→ **WHAT YOU HAVE TO DO**: Only the lines from the first one through the line with "self.socket = socket" should be printed, exactly as they appear.
-- START SOURCE EXCERPT --
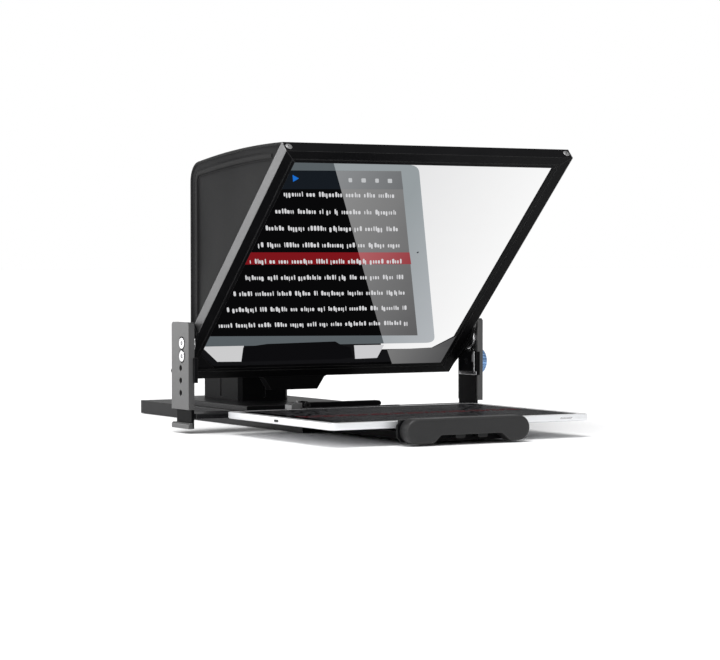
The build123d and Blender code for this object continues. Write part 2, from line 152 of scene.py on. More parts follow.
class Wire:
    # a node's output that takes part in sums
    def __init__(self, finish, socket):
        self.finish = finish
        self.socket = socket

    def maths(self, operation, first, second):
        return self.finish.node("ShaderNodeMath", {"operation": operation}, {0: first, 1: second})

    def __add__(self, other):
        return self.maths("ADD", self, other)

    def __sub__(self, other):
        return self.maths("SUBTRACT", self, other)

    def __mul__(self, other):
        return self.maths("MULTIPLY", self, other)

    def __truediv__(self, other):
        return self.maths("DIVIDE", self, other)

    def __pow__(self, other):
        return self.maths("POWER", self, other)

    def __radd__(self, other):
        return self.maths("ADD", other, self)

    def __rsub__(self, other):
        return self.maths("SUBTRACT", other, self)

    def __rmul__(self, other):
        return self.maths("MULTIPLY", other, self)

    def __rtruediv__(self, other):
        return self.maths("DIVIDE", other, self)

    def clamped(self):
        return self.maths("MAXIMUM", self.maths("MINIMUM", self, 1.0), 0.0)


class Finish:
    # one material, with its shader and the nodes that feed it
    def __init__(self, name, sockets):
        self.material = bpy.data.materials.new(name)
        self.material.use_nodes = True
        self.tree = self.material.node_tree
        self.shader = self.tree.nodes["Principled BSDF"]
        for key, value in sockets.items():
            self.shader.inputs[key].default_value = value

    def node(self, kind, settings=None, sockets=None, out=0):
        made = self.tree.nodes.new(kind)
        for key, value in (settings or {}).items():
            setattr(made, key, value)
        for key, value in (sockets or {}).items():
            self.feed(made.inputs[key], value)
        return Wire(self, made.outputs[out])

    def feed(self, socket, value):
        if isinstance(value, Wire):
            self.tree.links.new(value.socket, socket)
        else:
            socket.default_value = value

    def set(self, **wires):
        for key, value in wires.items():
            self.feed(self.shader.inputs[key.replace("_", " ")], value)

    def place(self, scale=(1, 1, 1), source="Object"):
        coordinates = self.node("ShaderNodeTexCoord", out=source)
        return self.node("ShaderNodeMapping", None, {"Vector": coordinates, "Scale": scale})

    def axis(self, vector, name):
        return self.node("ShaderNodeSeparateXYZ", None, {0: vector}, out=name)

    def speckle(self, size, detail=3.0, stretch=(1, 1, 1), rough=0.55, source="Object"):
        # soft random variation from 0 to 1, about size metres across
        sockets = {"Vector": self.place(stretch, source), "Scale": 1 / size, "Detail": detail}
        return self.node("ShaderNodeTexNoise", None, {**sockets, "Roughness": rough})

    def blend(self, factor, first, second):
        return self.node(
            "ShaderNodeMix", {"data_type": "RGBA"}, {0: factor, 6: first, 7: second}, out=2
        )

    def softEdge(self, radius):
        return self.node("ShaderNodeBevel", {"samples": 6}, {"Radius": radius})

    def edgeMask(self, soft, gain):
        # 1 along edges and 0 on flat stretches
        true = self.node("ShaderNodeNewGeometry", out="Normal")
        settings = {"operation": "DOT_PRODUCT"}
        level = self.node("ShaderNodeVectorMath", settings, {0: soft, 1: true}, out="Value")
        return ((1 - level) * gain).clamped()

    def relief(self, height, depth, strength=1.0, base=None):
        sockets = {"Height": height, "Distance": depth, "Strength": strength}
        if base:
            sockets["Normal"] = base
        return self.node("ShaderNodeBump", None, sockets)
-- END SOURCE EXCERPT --
→ **IN RESPONSE**:
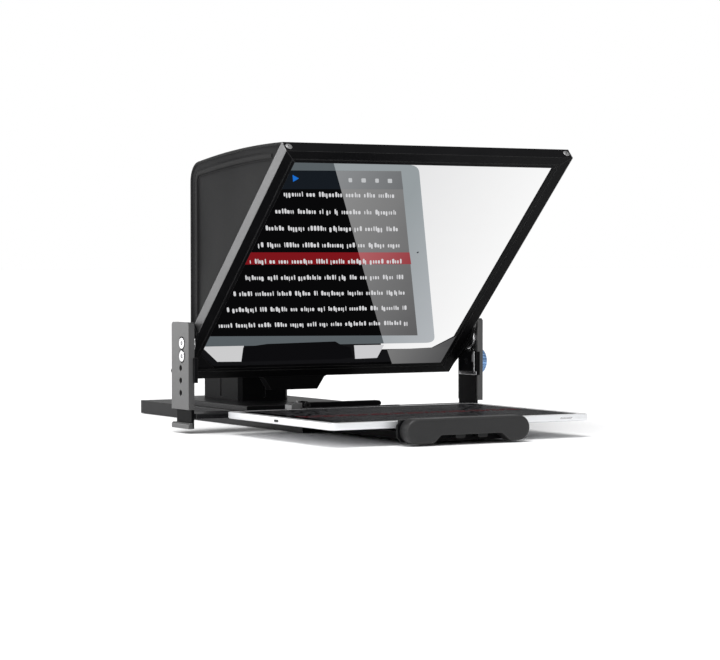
The build123d and Blender code for this object continues. Write part 2, from line 152 of scene.py on. More parts follow.
class Wire:
    # a node's output that takes part in sums
    def __init__(self, finish, socket):
        self.finish = finish
        self.socket = socket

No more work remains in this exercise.